One fix that many sources suggested was monitoring RAM and adjusting one’s usage to avoid programs that chew up a lot of RAM. That’s precisely what my trial program tried to do by alerting me with a warning about high capacity and offering to get it back down. Other sources disagreed, though. They argued that a computer is designed to complete these computational tasks at high speed and high volume to help its user. The RAM is there to facilitate this, so a computer is functioning well if its user is engaging its RAM capacity with several tasks. At the end of the day, the debate was moot for me -- none of these fixes were helping my computer. And as a teacher at the time, my computer’s inability to run a powerpoint and let me retain my desktop without freezing was the final nail in its coffin. Luckily, I got a good trade-in value and a sales-tax-free transaction through an Oregon company to fix the problem and ease my guilty, anti-materialistic soul.

But the debate about RAM stuck with me. Just because the computer has the capacity to run a certain amount of programs, should I constantly be using it all in order to utilize the full function of the computer? The quandary of multi-tasking is constantly on my mind. In this case, the analogy of RAM seemed so easily applicable to the mindset of a person at prayer.

I pretty much always look forward to going to Mass. I love the immersion in community -- the sign of peace, the cacophony of children and babies, the friendly ushers and ministers. I love the music -- the hum of the organ, the whispy voices of the children’s choir, the old guy two pews back who’s singing way too loud. I love the intentionality -- an hour in which nothing else is expected of me than for me to do Mass.

Yet, a lot of time, I feel like I let the pitch go by without swinging. Before I blink, we’re already seated for the homily. I feel like I blew the chance to make a diligent prayer in the Penitential Rite, like I didn’t key into the readings and Psalm, like I’ll zone out of the homily because I didn’t get a solid basis in listening to the readings.

Homer: “I have a very short attention span.”
Missionary: “Our point is very simple. You see, when…”
Homer: “OH LOOK, A BIRD!”
This is where I come back to RAM. My mind and personal energy are potent. I can do and accomplish and complete a lot of things. Just last Sunday night, after dropping my wife and daughter at the airport for their Thanksgiving flight, I got home at 8pm; I then cleaned out the refrigerator, ran and emptied the dishwasher, took out the trash and recycling, fixed our curtain rods, hung coat hooks for winter, tidied up the family room, and updated our family budget, all by 10pm. So the temptation exists to approach Mass the same way -- in fifteen minutes, I can greet those around me, give praise to God in the hymn and Gloria, come to God in penitence, follow a thread from Old Testament to Gospel, and sit to hear the priest’s reflections on these readings. Check, check, check. Use up all that RAM and get functioning.
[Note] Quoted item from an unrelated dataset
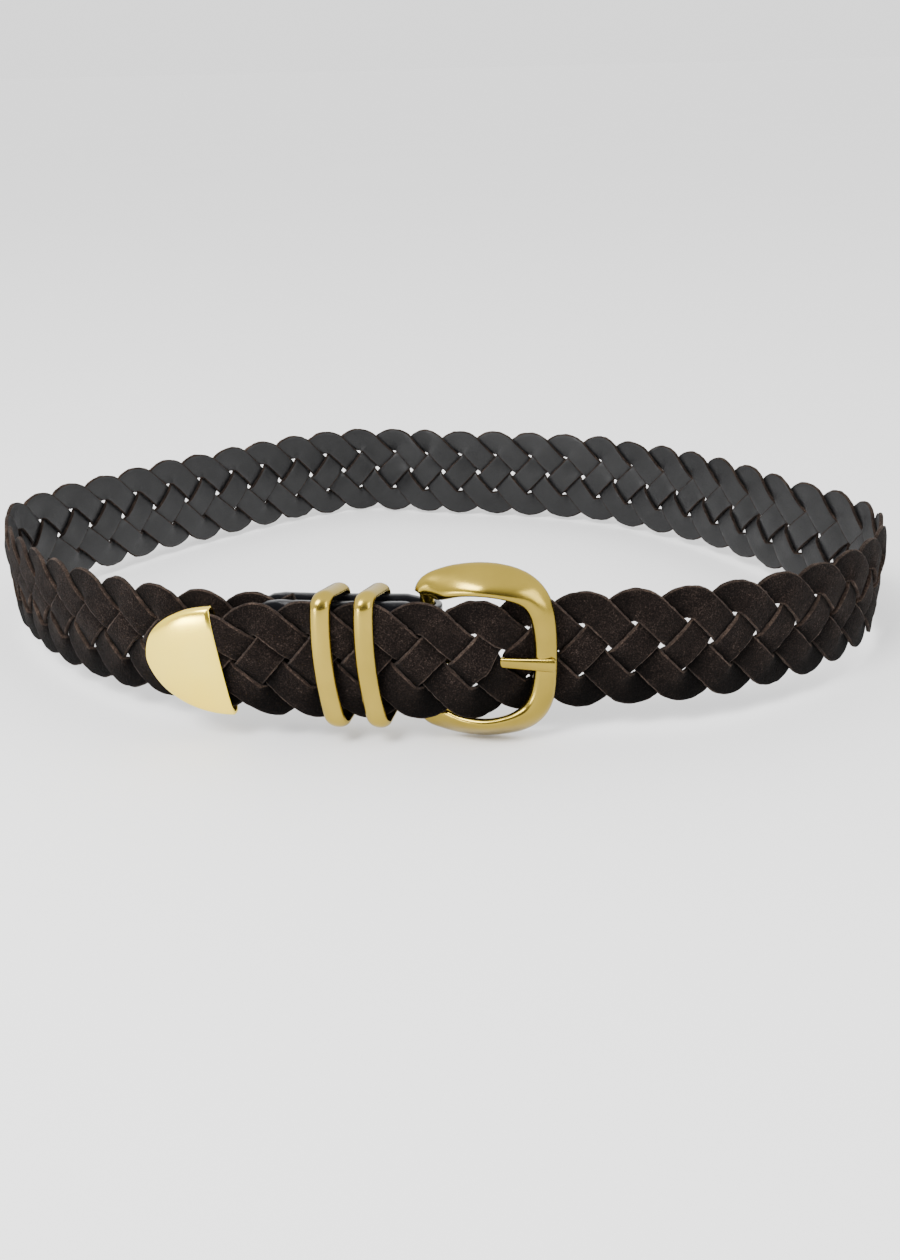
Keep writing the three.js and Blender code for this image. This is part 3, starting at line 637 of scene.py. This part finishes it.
def strip_piece(index):
    """One strip over its whole length: suede outside, smooth leather inside, raw edges."""
    points, c = strip_surface(index)
    flat = wrap_on_strap(uneven(points))
    along = np.gradient(flat, axis=0)
    across = np.gradient(flat, axis=1)
    normal = np.cross(along, across)
    normal /= np.linalg.norm(normal, axis=-1)[..., None]
    outward = flat * (1, 1, 0)
    flip = np.sign((normal * outward).sum(-1).mean())
    normal = normal * flip
    across /= np.linalg.norm(across, axis=-1)[..., None]
    rows = []
    # lift holds each point's share of the painted shade, which the suede and raw edge materials read.
    lift = []
    crown = -points[..., 1] / CROWN_HEIGHT
    half = thickness_at(c * STRIP_WIDTH / (STRIP_WIDTH - 2 * CORNER)) / 2
    rough = grit((len(flat), GRIT_COLUMNS), GRIT_SEED + index) * GRIT

    def face(side):
        for j in range(COLUMNS)[::side]:
            rows.append(flat[:, j] + normal[:, j] * (side * half[j]))
            lift.append(painted_shade_factor(side * crown[:, j]))

    def edge(side, noise):
        j = COLUMNS - 1 if side > 0 else 0
        for k, (out, up) in enumerate(EDGE_SPOTS[::side]):
            reach = side * (CORNER * out + rough[:, noise + k])
            rows.append(flat[:, j] + across[:, j] * reach[:, None] + normal[:, j] * (up * half[j]))
            lift.append(painted_shade_factor(crown[:, j]))

    face(1)
    edge(1, 0)
    face(-1)
    edge(-1, len(EDGE_SPOTS))
    ring = np.stack(rows, 1)
    size = ring.shape[1]
    faces = ring_faces(len(flat), size)
    outside, inside, cut = range(3)
    edge_faces = [cut] * (len(EDGE_SPOTS) + 1)
    kinds = [outside] * (COLUMNS - 1) + edge_faces + [inside] * (COLUMNS - 1) + edge_faces
    face_material = kinds * (len(flat) - 1) + [cut, cut]
    if flip < 0:
        faces = [f[::-1] for f in faces]
    name = f"strip_{index + 1}"
    piece = mesh_object(name, ring.reshape(-1, 3), faces, [SUEDE, INSIDE, RAW_EDGE], face_material)
    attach(piece, "root")
    # The painted shade goes on the points as the attribute lift.
    values = piece.data.attributes.new("lift", "FLOAT", "POINT")
    values.data.foreach_set("value", np.stack(lift, 1).ravel())
    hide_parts(f"braid_strip_{index + 1}")


for index in range(STRIP_COUNT):
    strip_piece(index)


def superellipse(points, power):
    """Points of a rounded outline in a square of two by two."""
    turn = np.arange(points) * 2 * math.pi / points
    c, s = np.cos(turn), np.sin(turn)
    return np.sign(c) * np.abs(c) ** (2 / power), np.sign(s) * np.abs(s) ** (2 / power)


def through(rows, per_span, closed):
    """Rows of values joined smoothly, with per_span steps from one row to the next."""
    rows = np.asarray(rows, float)
    count = len(rows)
    result = []
    for i in range(count if closed else count - 1):
        pick = [(i + k) % count if closed else min(max(i + k, 0), count - 1) for k in (-1, 0, 1, 2)]
        p0, p1, p2, p3 = rows[pick]
        t = (np.arange(per_span) / per_span)[:, None]
        result.append(0.5 * (2 * p1 + (p2 - p0) * t + (2 * p0 - 5 * p1 + 4 * p2 - p3) * t**2
                             + (3 * p1 - p0 - 3 * p2 + p3) * t**3))
    if not closed:
        result.append(rows[-1:])
    return np.concatenate(result)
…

But I’m not sure that’s the right way to use my RAM. When sitting at home, even with a big checklist of potential to-do’s, even with social media begging for a fresh scroll, even with the DVR and Netflix queue beckoning, there are times to take a different path. Leave the TV off; set aside my phone; close my laptop. It’s time to grab a book and just read. It’s time to load up Lucy and our stuff and just go for a walk. It’s time to let it be quiet and just play together. There are times when I can let the RAM zero out. Instead of loading up on tasks and execution, I can choose to do just one thing, namely, be present.

I think my challenge with quieting down to pray well becomes clearer through this analogy. I have so much RAM to do so much, to prioritize a list, to do a bunch of things at once, or to do one task after another. And certain things demand some RAM at Mass -- attention to Lucy, awareness of others nearby, etc. I think the challenge in prayer, and especially at Mass, is how to confront my big RAM potential and get it under control to be used well. I either need to acknowledge the capacity I have to do and decide to run zero programs for a bit. Or I need to use that RAM to intentionally run a lean program, one that is just present to the “alerts” and “applications” of presence in that liturgy.

The ideal would be that my capacities can be totally free and available, moved only by the flowing grace of prayer and not tied up by the frantic tasks I conjure and assign. It’s a tall order. I can tear things down and start from scratch when I’m sitting in my family room; for whatever reason, it’s more challenging to redirect the RAM in prayer.